I'm thinking of buying a body kit for my B13. I think I want to go with the Stillen body kit, but was wondering what other body kits out there would be aesthetically pleasing also?

Would a full body kit look better or just a front bumper on a B13?
The car will have a black paint job.


----------



## s_olinger (Jul 12, 2002)

this is my first post, i'm new at this

Anyways, montycrabapple... the stillen kit is ok, but to me its kind of plain jane. i'm looking at kits also, but need to take care of performance first (in middle of SR20DE swap)

check out these sites:

www.asylumms.com/nissan (R33 kit, big mouth and drift)
www.extremedimensions.com (big mouth, drift, good prices right now)

www.streetweaponkits.com (as seen in SCC mag, drift, big mouth, awesome wide body skyline kit)


----------



## NismoXR (May 1, 2002)

i personally wouldn't go for a bodykit. but if you do, stick with the Stillen. its not too over doing it. the Stillen has the clean look to it.


----------



## SentraXERacer (Oct 7, 2002)

I have a study hall right now, so I'll help you. I assume LEs are 4 door right? Have you seen the Stillen Kit? It is nice if you dont want to go all out with rice, and it keeps it looking clean. Next are a little more extreme, and they are made by Street Weapon Kits My favorite is theSkyline Kit Those are almost all the body kits for that year Sentra. Now about the hood. Do you want to go Carbon Fiber, or buy another oem one? The CF costs $550, that was the best price I found.Copy and paste this link for the CF hood.http://aeiperformance.com/fiber_images.htm]For $113 you can get a brand new Stock Hood! If you get a body kit, you wont need to replace your side markers, if that is what you are talking about when you said bumper light. If you are talking about the corner lense next to your headlight, click here I think thats it for you. Hope it helps.Always post the way you would like to be answered!  
TTYL


----------



## SentraXERacer (Oct 7, 2002)

Shoot I posted this on the wrong thread.It was suppossed to be posted on thisthread Never have two threads open at the same time. Sorry about that


----------



## toolapcfan (Jul 10, 2002)

IMHO, most kits for the B13 are too aggressive (translate to ricey) for my taste. The B13 has an old school BMW 325 style to it and most kits take away from that, which might be what you want. My biggest problem with kits is that they always neglect the lower portion of the doors. The kit sets a profile for the car that isn't carried through on the lower door and it sticks out terribly, like part of the kit fell off.
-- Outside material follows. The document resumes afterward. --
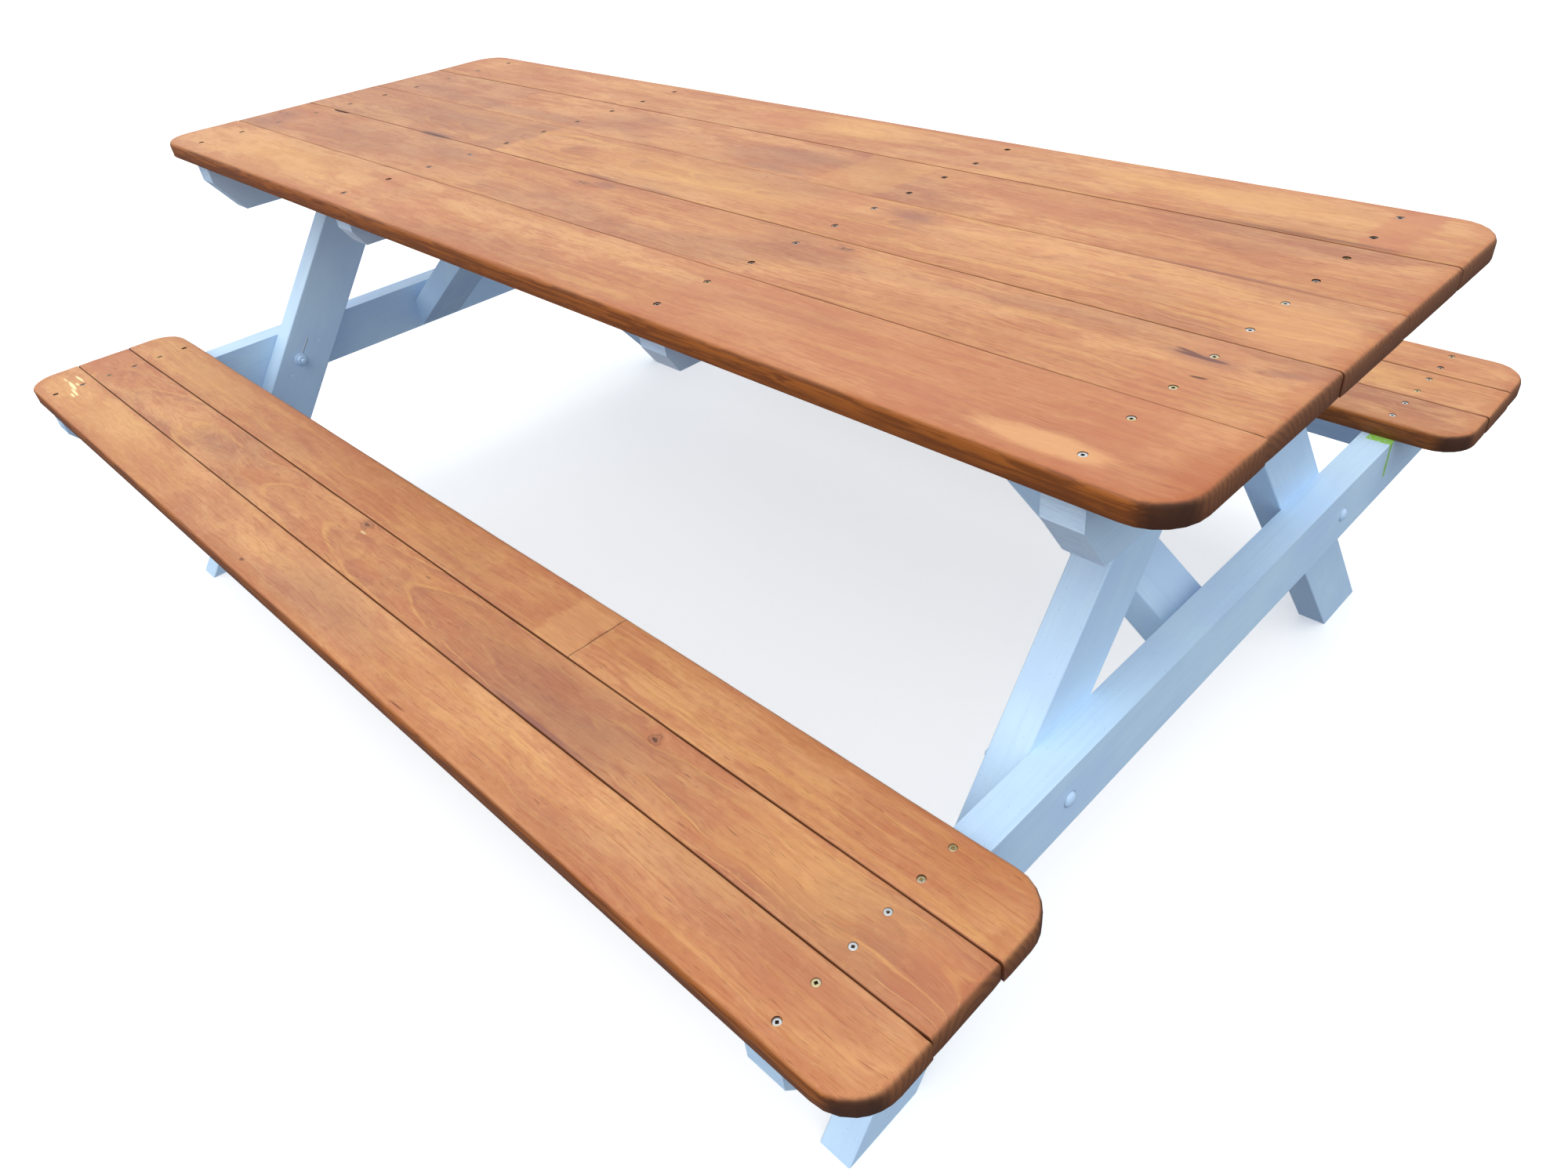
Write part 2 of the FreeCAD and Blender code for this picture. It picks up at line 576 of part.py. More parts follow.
def group(label, pattern, places):
    """One node of identical fasteners; each place is a turn and its position formulas."""
    links = []
    for number, placing in enumerate(places, 1):
        link = doc.addObject("App::Link", f"{label}_{number}")
        link.LinkedObject = pattern
        place(link, *placing)
        links.append(link)
    compound = doc.addObject("Part::Compound", label)
    compound.Label = label
    compound.Links = links
    groups.append(compound)


# ---------------------------------------------------------------- board screws
for label, row in zip(("left_end", "left_middle", "right_middle", "right_end"), TABLE_ROWS):
    group(f"table_screws_{label}", board_screw,
          [(NO_TURN, row, y, "dims.table_height - dims.screw_sink") for y in TABLE_SCREW_LINE])
for side_name, side in (("near", -1), ("far", 1)):
    line = [f"{seat_board_centre(side, step)} {sign} dims.seat_screw_pair"
            for step in SEAT_STEPS for sign in ("-", "+")]
    for end_name, row in zip(("left", "right"), END_ROWS):
        group(f"{side_name}_seat_screws_{end_name}", board_screw,
              [(NO_TURN, row, y, "dims.seat_height - dims.screw_sink") for y in line])

# ---------------------------------------------------------------- frame screws, bolts, washers, nuts
BOLT_SPOTS = {
    "beam": [(f"{side} * dims.beam_bolt_centre", BEAM_MIDDLE) for side in (-1, 1)],
    "cleat": [(f"{side} * {CLEAT_BOLT_RUN}", f"dims.table_height - {CLEAT_BOLT_DROP}")
              for side in (-1, 1)],
}
OUTER_FACE = "(dims.frame_plane + dims.timber_thickness)"
INNER_FACE = "(dims.frame_plane - dims.timber_thickness)"
WASHER_FACE = f"({INNER_FACE} - dims.washer_thickness)"
NUT_FACE = f"({WASHER_FACE} - dims.nut_height)"
for name, spots in BOLT_SPOTS.items():
    for kind, pattern, x in (("bolts", bolt, OUTER_FACE), ("washers", washer, WASHER_FACE),
                             ("nuts", nut, NUT_FACE)):
        group(f"{name}_{kind}", pattern,
              [(rotation, f"{sign}{x}", y, z)
               for sign, rotation in (("-", ABOUT_MINUS_Y), ("", ABOUT_Y)) for y, z in spots])

group("leg_screws", frame_screw,
      [(rotation, f"{sign}({INNER_FACE} + dims.screw_sink)", y, f"{BEAM_MIDDLE} + {z}")
       for sign, rotation in (("-", ABOUT_Y), ("", ABOUT_MINUS_Y)) for y, z in LEG_SCREWS])
group("rail_screws", frame_screw,
      [(rotation, f"{sign}({OUTER_FACE} - dims.screw_sink)", y, f"{SEAT_UNDERSIDE} + {z}")
       for sign, rotation in (("-", ABOUT_MINUS_Y), ("", ABOUT_Y)) for y, z in RAIL_SCREWS])
high_screw_x = f"(dims.middle_cleat_centre - {HALF_THICK} + dims.screw_sink)"
group("brace_high_screws", frame_screw,
      [(rotation, f"{sign}{high_screw_x}", y, f"{UNDERSIDE} - dims.brace_screw_drop")
       for sign, rotation in (("-", ABOUT_Y), ("", ABOUT_MINUS_Y)) for y in TOE_SIDES])
toe_x = f"({TOE_X} + dims.screw_sink * {BRACE_SLOPE} / {BRACE_LEAN})"
toe_z = f"({TOE_Z} + dims.screw_sink / {BRACE_LEAN})"
group("brace_toe_screws", board_screw,
      [(rotation, f"{sign}{toe_x}", y, toe_z, f"180 deg - atan({BRACE_SLOPE})")
       for sign, rotation in (("-", ABOUT_Y), ("", ABOUT_MINUS_Y)) for y in TOE_SIDES])

doc.recompute()

# ---------------------------------------------------------------- checks and export
for item in doc.Objects:
    if {"Invalid", "Error"} & set(item.State):
        raise RuntimeError(f"{item.Name} failed: {item.State}")
for item in timbers + groups:
    if item.Shape.isNull() or not item.Shape.isValid():
        raise RuntimeError(f"{item.Label} has no valid shape")

os.makedirs("parts", exist_ok=True)
for item in timbers + groups:
    item.Shape.exportStep(f"parts/{item.Label}.step")
print(f"{len(timbers)} timbers, {len(groups)} groups of fasteners")
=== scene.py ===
import math
import random
from collections import namedtuple

import bmesh
import bpy
import numpy as np
from mathutils import Matrix, Vector, noise


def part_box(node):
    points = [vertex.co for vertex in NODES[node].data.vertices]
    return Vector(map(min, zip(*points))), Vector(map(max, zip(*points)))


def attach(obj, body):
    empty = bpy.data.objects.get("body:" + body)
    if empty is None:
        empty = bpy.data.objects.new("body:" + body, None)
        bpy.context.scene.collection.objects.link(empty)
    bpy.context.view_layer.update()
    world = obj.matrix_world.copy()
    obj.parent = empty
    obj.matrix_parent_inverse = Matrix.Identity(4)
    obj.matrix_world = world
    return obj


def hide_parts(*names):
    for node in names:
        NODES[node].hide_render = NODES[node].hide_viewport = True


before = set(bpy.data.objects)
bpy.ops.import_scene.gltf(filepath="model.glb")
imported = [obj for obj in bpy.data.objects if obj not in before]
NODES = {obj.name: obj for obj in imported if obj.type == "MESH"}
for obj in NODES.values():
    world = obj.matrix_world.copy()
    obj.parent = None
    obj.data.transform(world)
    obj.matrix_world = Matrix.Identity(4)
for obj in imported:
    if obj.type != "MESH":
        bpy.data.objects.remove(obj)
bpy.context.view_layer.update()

MM = 0.001
TABLE_BOARDS = [f"table_board_{number}" for number in range(1, 6)]
SEAT_BOARDS = [f"{side}_seat_board_{number}" for side in ("near", "far") for number in (1, 2, 3)]
BOARD_SCREWS = [name for name in sorted(NODES) if "table_screws" in name or "seat_screws" in name]
PAINTED_SCREWS = ["leg_screws", "rail_screws", "brace_high_screws", "brace_toe_screws"]
TIMBERS = [name for name in sorted(NODES)
           if name.startswith(("leg_left", "leg_right", "seat_beam", "seat_rail", "end_cleat",
                               "middle_cleat", "brace_left", "brace_right"))]
HEAD_RADIUS = 4.2 * MM
SHANK_RADIUS = 2.4 * MM
RECESS_HALF = 1.5 * MM
BOLT_HEAD = 9 * MM
BOLT_DOME = 5 * MM
TIMBER_ROUND = 0.9 * MM
# how deep the recess of a screw is, and how far its rim is rounded
BRIGHT_SCREW = (2.2 * MM, 0.25 * MM)
PAINTED_SCREW = (0.8 * MM, 0.5 * MM)
ROUND_COUNT = 24
SPOKES = [2 * math.pi * step / ROUND_COUNT for step in range(ROUND_COUNT)]
NUT_COUNT = 36
RECESS_POINTS = 4 * ROUND_COUNT
X_AXIS = Vector((1, 0, 0))
Y_AXIS = Vector((0, 1, 0))


# ---- camera, floor and light
def add_object(name, data):
    """A new object in the scene."""
    thing = bpy.data.objects.new(name, data)
    bpy.context.scene.collection.objects.link(thing)
    return thing


def make_camera():
    """Camera where the photographer stood, right of the table's near side, looking down."""
    azimuth, elevation, roll = (math.radians(a) for a in (46.51, 37.34, -5.32))
    forward = Vector((-math.sin(azimuth) * math.cos(elevation),
                      math.cos(azimuth) * math.cos(elevation), -math.sin(elevation)))
    level = forward.cross(Vector((0, 0, 1))).normalized()
    upright = level.cross(forward)
    right = math.cos(roll) * level + math.sin(roll) * upright
    up = math.cos(roll) * upright - math.sin(roll) * level
    camera = add_object("camera", bpy.data.cameras.new("camera"))
    camera.data.lens = 24.93
    camera.data.sensor_width = 36.0
    camera.data.shift_x = -0.0320
    camera.data.shift_y = -0.0004
    camera.data.clip_start = 0.05
    turn = Matrix((right, up, -forward)).transposed().to_4x4()
    camera.matrix_world = Matrix.Translation((1.3205, -0.9965, 1.2139)) @ turn
    bpy.context.scene.camera = camera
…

I personally want a nice bumper cover that isn't too agressive but has a nice opening for a FMIC. That skyline kit makes it look like a harbody pickup with those fender flares, and again, the doors are neglected and having smoothed them out makes it even worse. The Stillen kit is about the only kit I've ever liked.

NOTE: I just perused $tealin's website for the first time and I knew they were expensive but I can't believe their prices! They're easily 100% to 200% high on everything they sell! I always said I'd never have a Stillen product on my car and I probably won't. They've got to be fucking insane.


----------



## MontyCrabApple (Feb 11, 2003)

Yes. You are definitly right about the B13 Sentra XE having an old school look. Most body kits do look ricey except the Stillen's kit I think, that's why I didn't really want to get one in the first place.

I saw a picture of a Black Sentra SE-R with the Stillens front bumper and it looked good. I want to get the stock spoiler(w/o the brake light) to finish off the aesthetics because it looks decent and not like, " Hey look at my wing. I ripped it off a 747!"

One more thing. I wanted to buy new head lamps for the car, because they're fogged up from the inside. I was wondering if you could take it apart and clean it and with what, becasue I don't really want to buy a new pair. Thanks.


----------



## PrOxLaMuS© (Aug 11, 2002)

Whats wrong with a Xenon Urethane Air Dam??
I think it looks hella sweet and matches the car quite beautifully.



















And about your head-lamps? Yes you can take em apart and clean em, and you can also buy the new Tsuru headlights.. like from Mossy Performance or soomething. And you can buy PLASTIC head-light lamps.... not too expensive.
But since you dont wanna buy em, you can clean em with something. Try a SEARCH

And those Tsuru Headlights.... forget about Mossy go Liuspeed


----------



## LIUSPEED (May 29, 2002)

i can probably get the tsuru conversion cheaper than mossy..

but the only problem is tryin 2 get a hold of my guy.


----------